Instruction: Please determine how many lines of the material include the word "caption", and respond with nothing but that number.

**** Available records

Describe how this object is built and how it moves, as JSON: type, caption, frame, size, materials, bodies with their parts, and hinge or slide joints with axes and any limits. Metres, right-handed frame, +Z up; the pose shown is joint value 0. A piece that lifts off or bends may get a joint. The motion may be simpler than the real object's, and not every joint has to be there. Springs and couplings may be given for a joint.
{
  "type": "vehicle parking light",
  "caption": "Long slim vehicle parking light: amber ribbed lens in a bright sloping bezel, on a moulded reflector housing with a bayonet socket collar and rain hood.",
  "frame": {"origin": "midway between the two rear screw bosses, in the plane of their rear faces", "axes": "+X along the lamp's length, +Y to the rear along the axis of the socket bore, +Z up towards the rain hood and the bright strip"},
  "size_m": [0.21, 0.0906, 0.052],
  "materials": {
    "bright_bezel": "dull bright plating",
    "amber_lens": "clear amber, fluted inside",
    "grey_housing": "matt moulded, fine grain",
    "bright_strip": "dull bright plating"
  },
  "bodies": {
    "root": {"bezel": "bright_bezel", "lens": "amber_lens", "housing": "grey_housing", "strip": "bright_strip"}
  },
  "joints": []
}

********
**** Available records

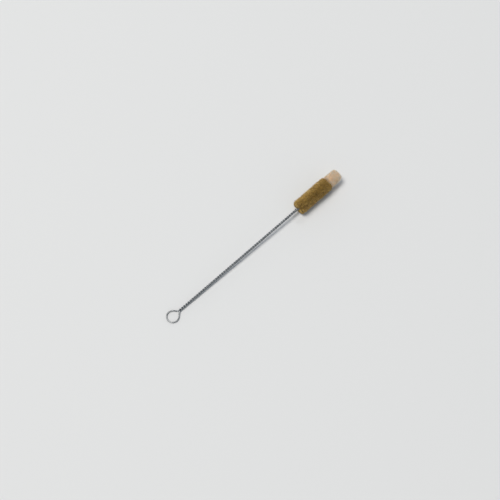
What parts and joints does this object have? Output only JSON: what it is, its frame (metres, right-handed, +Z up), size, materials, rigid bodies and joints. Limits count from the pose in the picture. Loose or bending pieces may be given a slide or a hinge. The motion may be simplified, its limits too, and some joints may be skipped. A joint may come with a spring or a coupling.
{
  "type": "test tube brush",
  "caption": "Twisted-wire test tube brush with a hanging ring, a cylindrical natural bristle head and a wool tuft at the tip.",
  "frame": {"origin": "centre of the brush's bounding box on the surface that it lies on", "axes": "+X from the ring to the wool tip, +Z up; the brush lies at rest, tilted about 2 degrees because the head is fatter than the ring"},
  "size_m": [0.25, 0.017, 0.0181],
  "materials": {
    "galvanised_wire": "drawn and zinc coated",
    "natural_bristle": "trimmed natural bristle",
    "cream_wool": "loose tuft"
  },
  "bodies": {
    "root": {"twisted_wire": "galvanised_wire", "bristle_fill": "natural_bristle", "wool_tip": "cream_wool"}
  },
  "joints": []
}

********

The solution: 3